Echoing Frost’s opinion, Councilman Cedric Chavez thanked the Commission and provided a more in-depth perspective of the affects that substance abuse has on tribal youth. “It’s really common that this [abuse] effects a lot of people, but looking forward I would like to see how we can help our young people be able to make the better choice and pay attention to the impacts that this will have on their futures.”

In addition to health concerns, the tribal update brought up how well the Southern Ute Environmental Programs Division is doing. “They were able to secure a letter of support from La Plata County and from Archuleta County as well for our proposed minor source program, which we anticipate at least two years until the process is to be completed. Those letters have been sent to the federal government at the EPA for any final comments and approval,” Frost stated. In short, the minor source program was designed to protect public health and the environment that is regulated by the Environmental Protection Agency.

Currently the Southern Ute Indian Tribe is working to expand the existing water pond, which is used in the event of a drought or other pertinent emergency. “The current water pond allows us to have one day of potable water—so this expansion should hopefully provide us with up to 28 days of water that can be used by the Tribe and by the town of Ignacio,” Frost explained.

With the knowledge of the drought that plagued the Southwest region last year, Councilman Adam Red explains why he agrees with the recent push to have the water storages expanded. “Water is extremely important to us—so with that we have to think of the Tribe and the town and how this will affect their lives, which is why I want to see this moving forward.”
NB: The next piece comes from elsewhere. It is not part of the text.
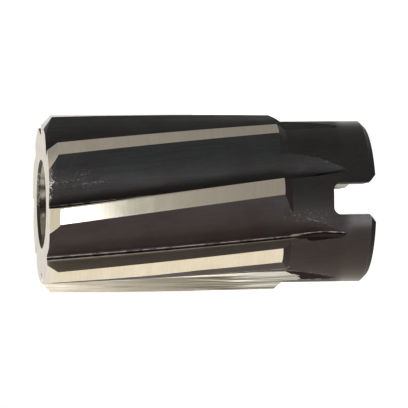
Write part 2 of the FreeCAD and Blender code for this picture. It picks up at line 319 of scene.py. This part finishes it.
def buildBlackOxide():
    outputs = [("Colour", "colour"), ("Roughness", "value"), ("Relief", "value")]
    tree, into, out = newGroup("blackOxide", [("Along", "vector"), ("Turned", "value")], outputs)
    place = addNode(tree, "ShaderNodeTexCoord").outputs["Object"]
    upward = addNode(tree, "ShaderNodeSeparateXYZ", {0: place}).outputs[0]
    cloud = noise(tree, place, blackOxide["clouds"], 4.0, 0.6)
    # the browner side is a painted warm reflection; the clouds on it are the film's own uneven colour
    warmShare = calc(tree, "ADD", ramp(tree, upward, *blackOxide["paintedWarmSide"]),
                   ramp(tree, cloud, 0.4, 0.7, 0.0, 0.35))
    colour = mixColour(tree, warmShare, blackOxide["cool"], blackOxide["warm"])
    streak = noise(tree, into["Along"], blackOxide["streaks"], 4.0, 0.7)
    grain = noise(tree, place, blackOxide["grain"], 2.0, 0.6)
    colour = mixColour(tree, ramp(tree, streak, 0.36, 0.68, 0.0, 0.35), colour, blackOxide["deep"])
    kept = mixValue(tree, into["Turned"], 1.0, blackOxide["turnedShare"])
    # painted sheen: the paler side
    kept = calc(tree, "MULTIPLY", kept, ramp(tree, upward, *blackOxide["paintedPaleSide"]))
    plug(tree, vectorCalc(tree, "SCALE", colour, kept), out["Colour"])
    uneven = ramp(tree, mixValue(tree, 0.5, streak, cloud), 0.3, 0.7, -0.05, 0.07)
    height = addNode(tree, "ShaderNodeSeparateXYZ", {0: place}).outputs[2]
    rough = ramp(tree, height, *blackOxide["jawEnd"], *blackOxide["turned"])
    rough = mixValue(tree, into["Turned"], blackOxide["milled"], rough)
    plug(tree, calc(tree, "ADD", rough, uneven), out["Roughness"])
    plug(tree, mixValue(tree, 0.4, streak, grain), out["Relief"])
    return tree


wornPlaces = [  # centre of the worn place, its reach, how thick its sparks are, how bare its edges
    (Vector((3.2, -10.4, 41.5)) * mm, 5.4 * mm, 1.0, 0.4),   # front of the flute facing the camera
    (Vector((-2.5, -10.8, 9.6)) * mm, 4.0 * mm, 0.9, 0.7),   # where the cutter left the next flute
    (Vector((5.2, -9.8, 7.0)) * mm, 3.2 * mm, 0.6, 0.3),
    (Vector((-9.8, -5.5, 6.4)) * mm, 3.6 * mm, 0.2, 2.5),
]
bareSpecks = {
    "squeeze": (2.0, 1, 0.6),     # the worn places are narrow and long
    "torn": 1900.0,
    "tornDepth": 1.4 * mm,
    "tornFrom": (44.9 * mm, 45.6 * mm),
    "tornSide": (-0.6, 0.4, 4.3, 5.2),   # mm across the tool, where the rim of one flute is torn
    "grain": 8600.0,
    "rows": 2300.0,               # the sparks follow the cutter's lines
    "rowShare": (0.35, 0.7, 0.0, 0.13),
    "limits": (0.84, 0.64),       # from hardly any sparks to a thick spread of them
    "rimLimit": 0.42,
    "strength": (0.0, 0.5, 0.28, 1.0),   # they are brighter on the torn rim
}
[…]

Local education institutions and surrounding communities have also collaborated to create new opportunities to expand businesses. “We’re creating a makerspace, under the guidance of the Economic Development [Department] to build an avenue for tribal members to create their own small businesses,” Red stated. Recently, the Southern Ute Tribe has made new hires to support the newly designed economic development department. While in these roles, they will focus on providing quality job opportunities for tribal members, implementing economic strategies and developing small business ventures.

The next CCIA meeting is scheduled for Friday, May 31, and will be held in Towaoc, Colo.

“I am happy to be working with both tribal governments,” Primavera expressed. “Hopefully together we can collaborate and make this a true Colorado for all.”